SECURITIES AND EXCHANGE COMMISSION
                            WASHINGTON, D.C.  20549
                                  FORM 8-K/A
                                AMENDMENT NO. 1



                CURRENT REPORT PURSUANT TO SECTION 13 OR 15(d)
                    OF THE SECURITIES EXCHANGE ACT OF 1934

     Date of Report (Date of earliest event reported): SEPTEMBER   , 1999



                     Commission File Number: 033-55254-27
                            Advanced Lumitech, Inc.
           (Exact name of registration as specified in its charter)

                  Nevada                            870438637
      (State or other jurisdiction of     (IRS Employer Identification No.)
       incorporation or organization)

          36 Avenue Cardinal - Mermillod, Carouge, Switzerland 1227
         (Address of principal executive offices, including zip code)

      Registrant's telephone number, including area code: 41-22-301-0360



The undersigned registrant hereby amends and restates Item 7 of its current
report on Form 8-K dated August 14, 1998, so that as so amended and restated
said Item 7 shall read in its entirety as set forth on the following pages.


Item 7.  Financial Statements, Pro Forma Financial Information and Exhibits.
         -------------------------------------------------------------------

         (a)  Financial Statements of Business Acquired.
              ------------------------------------------

              The financial statements, as of December 31, 1997, for the year
              then ended, and for the period from February 7, 1992 to December
              31, 1997, of the business acquired, Lumitech, S.A. (a development
              stage company) (" Lumitech"or the "Business"), is substantially
              the same information as is included in the Form 10-K of Advanced
              Lumitech, Inc. for the year ended December 31, 1998. The financial
              information is substantially the same since the acquisition was
              accounted for as a reverse merger and the legal acquiror (Hyena
              Capital) had no operations, assets or liabilities during the
              period from February 7, 1992 to August 13, 1998, the date of the
              acquisition of the Company. The financial information for
              Lumitech, S.A. included in the Form 10-K for the year ended
              December 31, 1998 of Advanced Lumitech, Inc. including the audited
              consolidated balance sheet as of December 31, 1997, the
              consolidated statements of operations, of stockholders' deficit
              and cash flows and the related notes for the year ended December
              31, 1997, and for the period from February 7, 1992 to December 31,
              1997, meet the financial statement disclosure requirements
              relevant to the business acquired. Accordingly, separate financial
              statements are not necessary.


          (b) Pro Forma Financial Information.
              --------------------------------

              The following unaudited pro forma condensed consolidated financial
              statements of the Business are included as Exhibit 99.2 to this
              report and incorporated herein by this reference:


              Unaudited Pro Forma Condensed Consolidated Statement of Operations
              for the six months ended June 30, 1998.

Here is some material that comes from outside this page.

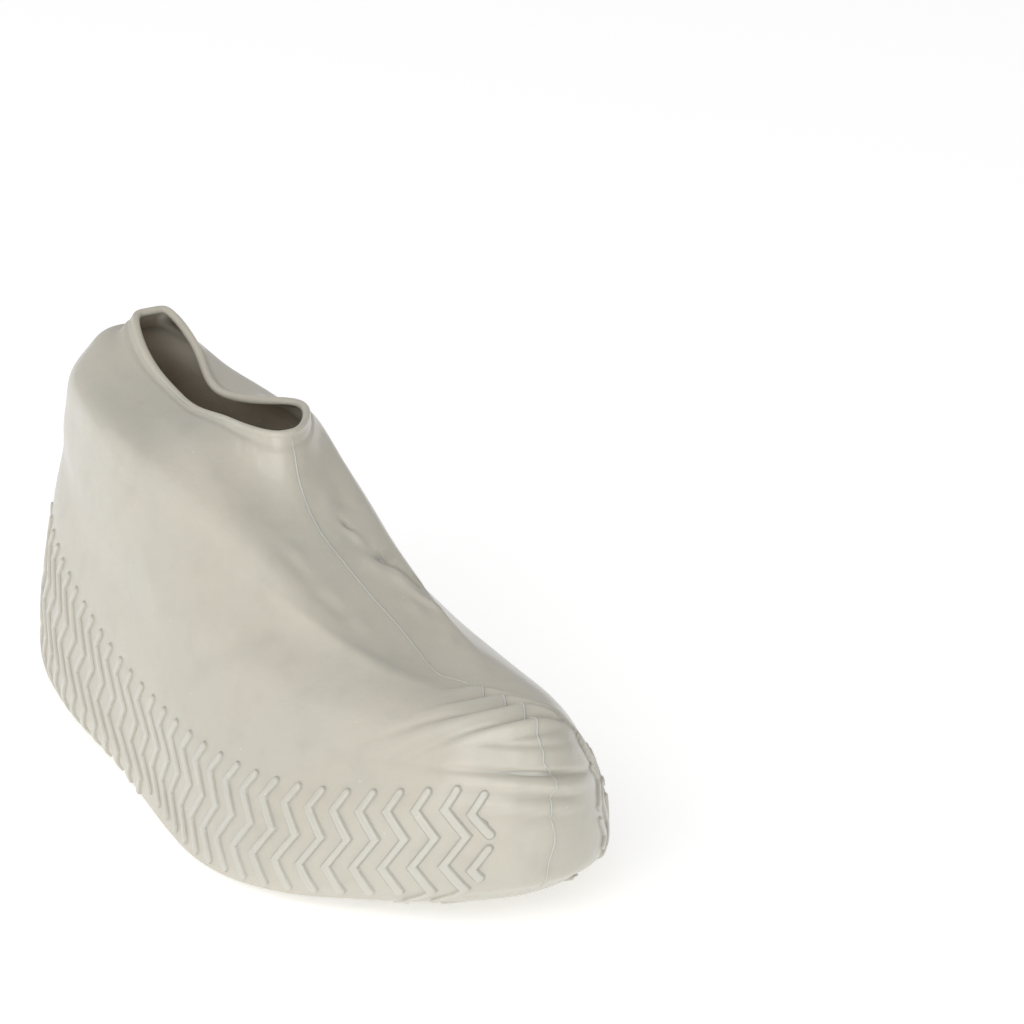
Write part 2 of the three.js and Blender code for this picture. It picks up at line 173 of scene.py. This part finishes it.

              Unaudited Pro Forma Condensed Consolidated Balance Sheet as of
              June 30, 1998.

              Notes to Unaudited Pro Forma Condensed Consolidated Financial
              Information.

              The Unaudited Pro Forma Condensed Consolidated Statement of
              Operations for the year ended December 31, 1997 is substantially
              the same information as is included in Form 10-K of Advanced
              Lumitech, Inc. for the year ended December 31, 1998 (see Item 7(a)
              above) and, accordingly, is not filed separately.


                                  SIGNATURES

Pursuant to the requirements of the Securities and Exchange Act of 1934, the
Registrant has duly caused this Amendment report to be signed on its behalf by
the undersigned, thereunto duly authorized.

Dated:  September   , 1999

                                        ADVANCED LUMITECH, INC.

                                        By: /s/ Patrick Planche


                                        ____________________________
                                        Patrick Planche
                                        Chairman of the Board
                                        Chief Executive Officer
                                        Principal Financial Officer



                                 Exhibit Index


Exhibit No.         Description
- -----------         -----------
 2.1*               Merger Agreement, dated August 12, 1998 by and among Hyena
                    Capital, Inc., Lumitech, S.A. and Patrick Planche

99.2                The following unaudited pro forma condensed Consolidated
                    Financial Statements

                    Unaudited Pro Forma Condensed Consolidated Statement of
                    Operations for the six months ended June 30, 1998.

                    Unaudited Pro Forma Condensed Consolidated Balance Sheet as
                    of June 30, 1998.

                    Notes to Unaudited Pro Forma Condensed Consolidated
                    Financial Information.

                    * Previously filed with the Company's Current Report on Form
                    8-K dated August 14, 1998 filed on August 14, 1998.